The Blue Lock Thesis
Blue Lock's argument, voiced by the program's architect Jinpachi Ego, is that football has over-prioritized harmony, selflessness, and team chemistry — and that this culture has produced technically excellent but ultimately toothless Japanese teams. His solution is the striker as a predator: someone whose hunger to score overrides everything, who will take the shot instead of passing, who treats teammates as tools for his own goals.
The anime dramatizes this through a brutal elimination tournament where players must out-score and out-survive each other. Cooperation exists only as temporary alliance. The message is that greatness comes from individual ego, not collective effort.
It is a thrilling narrative device. As football analysis, it is half right and half deliberately exaggerated for drama.
How Real World Cups Are Actually Won
Look at the last several World Cup winners and a different pattern emerges.

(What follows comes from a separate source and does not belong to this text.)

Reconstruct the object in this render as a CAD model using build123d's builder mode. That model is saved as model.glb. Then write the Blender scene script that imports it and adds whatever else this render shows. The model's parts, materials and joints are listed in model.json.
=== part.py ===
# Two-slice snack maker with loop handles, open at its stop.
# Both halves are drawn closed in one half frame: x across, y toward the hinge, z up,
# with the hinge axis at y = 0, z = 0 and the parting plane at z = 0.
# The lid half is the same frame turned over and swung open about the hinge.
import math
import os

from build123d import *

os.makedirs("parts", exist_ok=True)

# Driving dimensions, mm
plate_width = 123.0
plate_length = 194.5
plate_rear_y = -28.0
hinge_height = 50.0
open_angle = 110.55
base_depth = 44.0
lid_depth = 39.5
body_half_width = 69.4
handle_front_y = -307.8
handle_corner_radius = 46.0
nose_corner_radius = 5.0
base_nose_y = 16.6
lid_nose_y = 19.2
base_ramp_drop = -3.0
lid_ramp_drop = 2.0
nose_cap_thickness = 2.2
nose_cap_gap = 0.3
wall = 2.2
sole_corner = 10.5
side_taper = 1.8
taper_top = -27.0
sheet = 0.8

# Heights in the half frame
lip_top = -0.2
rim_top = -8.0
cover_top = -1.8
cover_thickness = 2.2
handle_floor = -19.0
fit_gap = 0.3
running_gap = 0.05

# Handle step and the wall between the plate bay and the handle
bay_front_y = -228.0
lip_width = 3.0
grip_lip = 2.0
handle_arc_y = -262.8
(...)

Real champions are built on structure, depth, and a balance between individual brilliance and collective organization.
France won in 2018 with a young, devastatingly direct team, but their foundation was defensive solidity and midfield control — Kylian Mbappé's individual genius mattered enormously, but it operated inside a system. Argentina won in 2022 with Lionel Messi at the absolute peak of his powers, the closest thing reality offers to a Blue Lock egoist, yet that team won because of a collective that organized itself around him, not because he ignored his teammates.

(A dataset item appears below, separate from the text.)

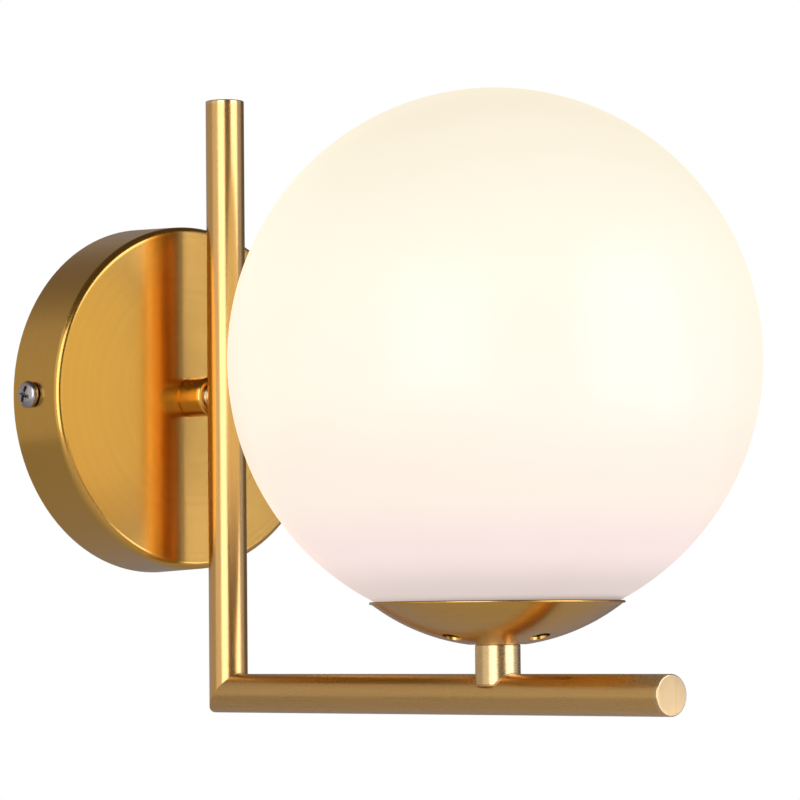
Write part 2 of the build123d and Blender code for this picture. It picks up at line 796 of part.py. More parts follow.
pieces = {
    "canopy": make_canopy(),
    "mounting_bracket": make_bracket(),
    "canopy_side_screws": make_side_screws(),
    "terminal_block": make_terminal_block(),
    "terminal_clamps": make_terminal_clamps(),
    "terminal_screws": make_terminal_screws(),
    "terminal_block_screw": make_block_screw(),
    "standoff": make_standoff(),
    "feed_nipple": make_feed_nipple(),
    "feed_nipple_nut": make_feed_nipple_nut(),
    "feed_nipple_washer": make_feed_nipple_washer(),
    "upright_tube": make_upright_tube(),
    "upright_end_cap": make_upright_end_cap(),
    "arm_tube": make_arm_tube(),
    "arm_end_cap": make_arm_end_cap(),
    "stem": make_stem(),
    "stem_nipple": make_stem_nipple(),
    "cup": make_cup(),
    "cup_washer": make_cup_washer(),
    "cup_nut": make_cup_nut(),
    "thread_spigot": make_thread_spigot(),
    "holder_bracket": make_holder_bracket(),
    "holder_nut": make_holder_nut(),
    "lamp_holder": make_lamp_holder(),
    "holder_contacts": make_holder_contacts(),
    "holder_screws": make_holder_screws(),
    "holder_nuts": make_holder_nuts(),
    "bulb_pins": make_bulb_pins(),
    "bulb_base": make_bulb_base(),
    "bulb_cover": make_bulb_cover(),
    "globe": make_globe(),
    "glass_collar": make_glass_collar(),
    "collar_bead": make_collar_bead(),
    "globe_gasket": make_globe_gasket(),
    "live_wire": phase_wire("live_wire", left_pole, -wire_side),
    "neutral_wire": phase_wire("neutral_wire", middle_pole, wire_side),
    "earth_wire": make_earth_wire(),
    "earth_lug": make_earth_lug(),
    "earth_screw": make_earth_screw(),
}

os.makedirs("parts", exist_ok=True)
for node, piece in pieces.items():
    shape = Compound(piece) if isinstance(piece, list) else piece
    export_step(shape, f"parts/{node}.step")
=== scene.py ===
from math import acos, cos, pi, radians, sin, sqrt

import bmesh
import bpy
from mathutils import Matrix, Vector


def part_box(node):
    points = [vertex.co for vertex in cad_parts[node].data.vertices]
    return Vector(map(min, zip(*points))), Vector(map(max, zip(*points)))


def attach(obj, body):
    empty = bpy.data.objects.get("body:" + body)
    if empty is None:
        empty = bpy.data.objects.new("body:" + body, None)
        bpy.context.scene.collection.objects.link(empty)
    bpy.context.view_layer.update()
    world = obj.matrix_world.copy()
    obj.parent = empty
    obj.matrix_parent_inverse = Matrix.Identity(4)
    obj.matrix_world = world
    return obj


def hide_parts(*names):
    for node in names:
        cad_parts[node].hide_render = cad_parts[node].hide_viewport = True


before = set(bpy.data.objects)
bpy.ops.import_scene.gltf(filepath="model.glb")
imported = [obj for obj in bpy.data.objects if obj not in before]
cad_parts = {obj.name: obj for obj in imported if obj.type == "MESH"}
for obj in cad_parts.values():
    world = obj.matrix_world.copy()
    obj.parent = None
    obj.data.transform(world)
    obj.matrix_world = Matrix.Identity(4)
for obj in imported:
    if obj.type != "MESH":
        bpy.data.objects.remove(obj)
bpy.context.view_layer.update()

# Lengths are metres. Z is up and the sconce stands out from the wall along -Y.

MM = 0.001

# --- sizes ---------------------------------------------------------------------------------------

GLOBE_AXIS = Vector((0, -152.2 * MM, 0))
GLOBE_CENTRE_HEIGHT = 4.5 * MM
GLOBE_HALF_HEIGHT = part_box("globe")[1][2] - GLOBE_CENTRE_HEIGHT
GLOBE_WALL = 2.6 * MM
MOUTH_RADIUS = 24.0 * MM

TUBE_RADIUS = 5.7 * MM
UPRIGHT_PLACE = Vector((0, -35.8 * MM, 0))
ARM_HEIGHT = -88.2 * MM
STEM_RADIUS = 6.3 * MM
STEM_WALL = 1.0 * MM
FOOT_OVER_ARM_MIDDLE = 2.6 * MM

NIPPLE_RADIUS = 3.95 * MM
NIPPLE_BORE = 3.0 * MM
NIPPLE_PITCH = 1.0 * MM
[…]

The pattern across modern football history is clear: you need elite individuals AND a functioning system. The egoist striker who refuses to play within a structure does not lift trophies in reality. He gets marked out of games by disciplined defenses.
Where Blue Lock Is Actually Right
That said, Blue Lock is not pure fantasy. There is a real truth buried in its exaggeration.
Elite strikers genuinely do need a kind of ruthlessness that pure team players lack. The greatest goal-scorers — Ronaldo, Lewandowski, Haaland — share a selfishness in front of goal that lesser players do not have. They want the ball, they back themselves to score, and they are not interested in passing when they can shoot. In the penalty box, ego wins games. Blue Lock captures that psychological truth even as it exaggerates the surrounding philosophy.
Erling Haaland is, in many ways, a real-world Blue Lock striker. His entire game is built around being in the right place to finish, around a predatory instinct for goals, around a refusal to be anything other than the man who scores. Blue Lock would love Haaland.
So the anime is right that you need that killer instinct. It is wrong that you can build an entire winning team out of nothing but killer instinct.
The Tactical Reality Blue Lock Ignores
The biggest thing Blue Lock leaves out is that modern football is won in midfield and defense as much as in attack. The World Cup-winning teams of the last two decades have been defined by their ability to control games, press effectively, and defend as a unit.
Spain's 2010 World Cup win was built almost entirely on midfield control — possession, patience, and suffocating the opponent. That team scored only eight goals in seven matches and won the final 1–0. By Blue Lock logic, that team should not have won anything. In reality, it was one of the most dominant tournament performances ever.
Blue Lock's striker-obsessed worldview would have no answer for a team like that. You cannot ego your way past a defensive and midfield structure that simply does not give you the ball.
What the Comparison Teaches Us
The fun of comparing Blue Lock to the real World Cup is that the anime works precisely because it pushes a real idea to an unreal extreme. Japanese football really has historically valued harmony in ways that sometimes blunted its attacking edge. Strikers really do need a selfish streak. Individual genius really does decide knockout games.
Blue Lock takes those grains of truth and inflates them into a deliberately one-sided philosophy because one-sided philosophies make for gripping drama. Nobody wants to watch an anime about a balanced 4-3-3 with good defensive transitions. They want to watch teenagers with monstrous egos trying to devour each other for the right to be the one who scores.
The real World Cup, meanwhile, rewards the boring virtues Blue Lock dismisses: organization, depth, defensive discipline, and a system that lets individual genius flourish without depending on it entirely.
Could a Blue Lock Team Win the World Cup?
Imagine a real national team built entirely on the Blue Lock philosophy — eleven egoists all hunting personal glory. It would be electrifying for twenty minutes and then it would concede four goals because nobody tracked back, nobody covered, and nobody trusted anyone else to do their job.
The honest answer is that the Blue Lock striker would be a phenomenal asset inside a real World Cup-winning team, but the Blue Lock philosophy applied to an entire team would be a disaster. The anime knows this on some level, which is why its later arcs increasingly show that even its egoists have to learn when to use their teammates. Even Blue Lock cannot fully escape the truth that football is a team sport.